South Korean shipbuilders are facing their biggest ever crisis, with mass layoffs expected later this year as finished vessels leave the shipyards and few new orders come in.
"We've never had a serious downturn - ever," Kim Hyeon Gyu, director of Geoje's main industrial park, said on the sidelines of a public hearing to discuss looming layoffs.
Because it takes about two years to build a ship, Geoje's docks are still busy. But without a major uptick in orders by September, which looks unlikely, 20,000 shipbuilding jobs in Geoje will be lost by March, city officials say.
Some 70 per cent of Geoje residents rely for a living on shipbuilding, an industry that for four decades was a key engine of South Korea's export-driven growth and still employs about 200,000 across the country.
Now, a global slump in trade and commodities, plus rising competition from China, is forcing Geoje to find ways to ease its dependence on the shipyards.

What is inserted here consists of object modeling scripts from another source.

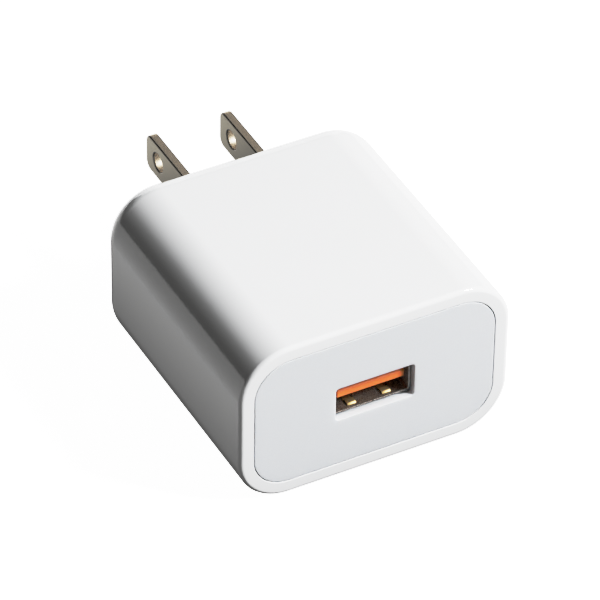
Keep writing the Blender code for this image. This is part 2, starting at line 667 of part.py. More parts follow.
def make_usb_shell(material):
    outer_width = SHELL_BORE_WIDTH + 2 * SHELL_WALL
    outer_height = SHELL_BORE_HEIGHT + 2 * SHELL_WALL
    end = SHELL_FRONT + SHELL_LENGTH
    outer = rounded_rectangle(outer_width, outer_height, SHELL_CORNER, (0.0, MIDDLE), 3)
    shell = prism("usb_shell", outer, "Y", SHELL_FRONT, end, material)
    for side in (-1, 1):
        x = sorted((side * outer_width / 2, side * (outer_width / 2 - SHELL_WALL)))
        y = (FRONT + LEG_SETBACK, FRONT + LEG_SETBACK + LEG_WIDTH)
        add(shell, block(f"shell_leg_{side}", x, y, (SHELL_BOTTOM - LEG_REACH, MIDDLE)))
    bore = rounded_rectangle(SHELL_BORE_WIDTH, SHELL_BORE_HEIGHT, SHELL_CORNER / 2, (0.0, MIDDLE), 3)
    cut(shell, prism("shell_bore", bore, "Y", SHELL_FRONT - SHELL_WALL, end + SHELL_WALL))
    half = LATCH_WIDTH / 2 + FITTED_GAP
    for side in (-1, 1):
        x = (side * LATCH_PLACE - half, side * LATCH_PLACE + half)
        y = (latch_tip() - FITTED_GAP, latch_tip() + LATCH_LENGTH + FITTED_GAP)
        z = (SHELL_BOTTOM - SHELL_WALL, SHELL_BOTTOM + 2 * SHELL_WALL)
        cut(shell, block(f"latch_window_{side}", x, y, z))
    return shell


def latch_tip():
    return SHELL_FRONT + LATCH_SETBACK


def make_usb_latch(name, side, material):
    """A spring tab in the floor of the shell, with a raised crest that grips the plug."""
    tip, root = latch_tip(), latch_tip() + LATCH_LENGTH
    crest = SHELL_BOTTOM + LATCH_RISE
    line = [
        (tip, SHELL_BOTTOM + LATCH_RISE / 2),
        (tip + LATCH_LENGTH * 0.08, crest),
        (tip + LATCH_LENGTH * 0.22, crest),
        (tip + LATCH_LENGTH * 0.45, SHELL_BOTTOM),
        (root, SHELL_BOTTOM),
    ]
    x = (side * LATCH_PLACE - LATCH_WIDTH / 2, side * LATCH_PLACE + LATCH_WIDTH / 2)
    return prism(name, strip(line, SHELL_WALL), "X", *x, material)


def tongue_bottom():
    return MIDDLE - TONGUE_DROP


def insulator_front():
    return SHELL_FRONT + SHELL_LENGTH - INSULATOR_LENGTH


def make_usb_tongue(material):
    """The insulator: a block that fills the back of the shell, with the tongue in front of it."""
    half_width = SHELL_BORE_WIDTH / 2 - FITTED_GAP
    half_height = SHELL_BORE_HEIGHT / 2 - FITTED_GAP
    y = (insulator_front(), SHELL_FRONT + SHELL_LENGTH)
    z = (MIDDLE - half_height, MIDDLE + half_height)
    insulator = block("usb_tongue", (-half_width, half_width), y, z, material)
    front = SHELL_FRONT + TONGUE_SETBACK
    bottom = tongue_bottom()
    top = bottom + TONGUE_THICKNESS
    back = insulator_front() + TONGUE_THICKNESS
    side_view = [
        (back, bottom),
        (front + TONGUE_LOW_CHAMFER, bottom),
        (front, bottom + TONGUE_LOW_CHAMFER),
        (front, top - TONGUE_TOP_CHAMFER),
        (front + TONGUE_TOP_CHAMFER, top),
        (back, top),
    ]
    add(insulator, prism("tongue_bar", side_view, "X", -TONGUE_WIDTH / 2, TONGUE_WIDTH / 2))
    for i, place in enumerate(CONTACT_PLACES):
        half = CONTACT_WIDTH / 2 + FITTED_GAP
        groove_y = (SHELL_FRONT + CONTACT_TIP_SETBACK - TOUCH_GAP, contact_root() + TOUCH_GAP)
        groove_z = (bottom - TONGUE_THICKNESS, bottom + GROOVE_DEPTH)
        cut(insulator, block(f"contact_groove_{i + 1}", (place - half, place + half), groove_y, groove_z))
        tail = (place - half, place + half)
        tail_y = (contact_root() + 2 * TOUCH_GAP, y[1] + SHELL_WALL)
        tail_z = (bottom - TOUCH_GAP, bottom + 2 * CONTACT_THICKNESS + TOUCH_GAP)
        cut(insulator, block(f"tail_groove_{i + 1}", tail, tail_y, tail_z))
    return insulator


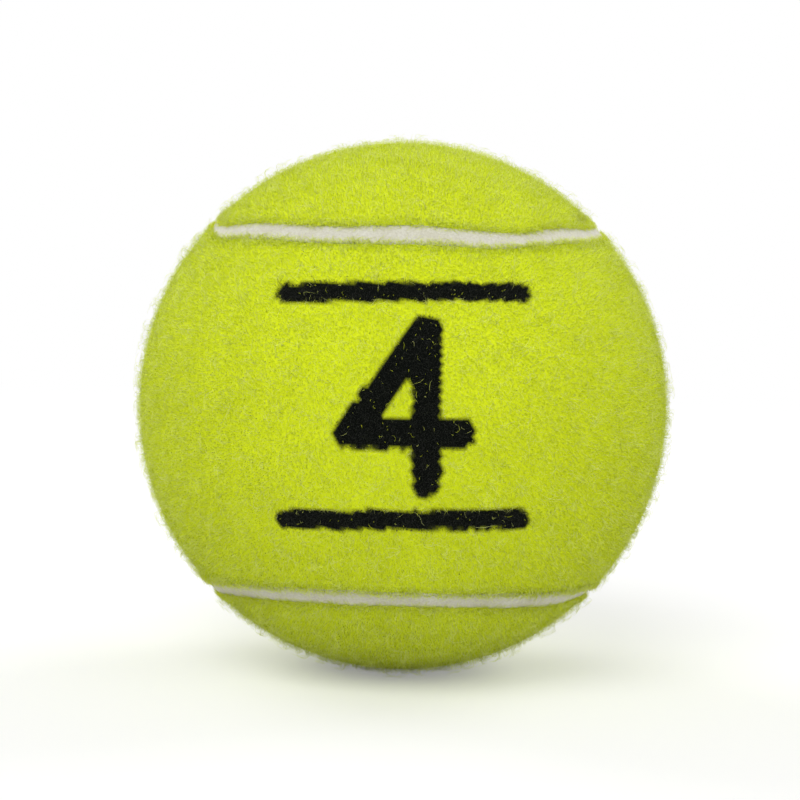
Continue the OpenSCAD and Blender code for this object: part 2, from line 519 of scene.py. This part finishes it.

"Past strong shipbuilding growth made us lax in finding ways for the tourists to spend money here instead of driving through," said Kwon Min Ho, the mayor of Geoje, which is building a 424-room resort as part of a plan to expand its tourist infrastructure.
But the shift is painful.
Subcontractors at the massive Daewoo Shipbuilding & Marine Engineering and Samsung Heavy Industries Co Ltd yards in Geoje and at Hyundai Heavy Industries Co Ltd in nearby Ulsan are especially hard-hit.
"The number of subcontractors going out of business has exploded this year," said Kim Dong Sung, an official with a lobby group representing them.
"Unpaid wages and bonuses plus 20-30 per cent pay cuts are now seen as the norm."
In the first quarter of this year, South Korea's total shipbuilding industry landed just eight orders totalling 171,188 CGT (compensated gross tonnage).
That compares with 68 ships totalling 2,886,589 CGT in the same period last year and roughly 100 per quarter during a 2003-2008 industry boom that saw massive capacity expansion.
The legacy of those boom days is still apparent, even as activity slows.
Geoje's gross regional domestic product exceeded US$50,000 per person in 2013, nearly double the US$27,214 national average in 2015, according to the Bank of Korea.
A short drive from traditional fishing villages and the massive shipyards stand smart apartment blocks resembling those of Seoul's well-to-do suburbs. The island's 270,000 residents include 14,800 foreigners mainly working in the shipyards as shipowner representatives or workers, giving Geoje's city centre a cosmopolitan feel.
"Business is alright near tourist spots, but it has slowed down in downtown stores," said Lee Mi Eun, owner of a large beef rib soup restaurant near one of Samsung's shipyards.
"People ask for lower-priced menus, come in smaller groups."
Shipbuilding here was largely spared the state-driven restructuring many other South Korean industries went through during the 1997-98 Asian financial crisis as it earned valuable dollars and had years of orders in place.
While in the aftermath, some shipbuilders were bankrupted or sold, and Daewoo Shipbuilding was bailed out by a state-run bank, industry heavyweights built a dominant position against European and Japanese rivals.
More recently, as orders for traditional ships dried up or moved to China, Daewoo, Samsung and Hyundai - the world's three largest shipbuilders - bid aggressively to build complex, expensive offshore oil and gas facilities.
That kept the yards humming but cost overruns and delays led to combined net losses of US$4.9 billion for the three giants in 2015.
Under prodding by Seoul, shipbuilders have been shedding assets and cutting staff and wages in hopes of riding out the downturn.
Clarksons Research previously said it expects global commercial ship orders to begin resuming some time around late 2017, with a full recovery only emerging in 2020.
Seen as "too-big-to-fail", the government is looking for ways to shore up the solvency of state-run creditor banks in the event that they need to step in to save one of the giant shipbuilders before then.
Cho Hyun Woo, planning manager at the Daewoo Shipbuilding workers' union, said restructuring should not cut so deeply that the industry loses expertise it has developed for high-end structures, which it should bid on once demand returns.
"If you kill the technology that can make these ships when they are ordered en masse starting 2018, it's painfully obvious the technology will go to China or Japan," he said.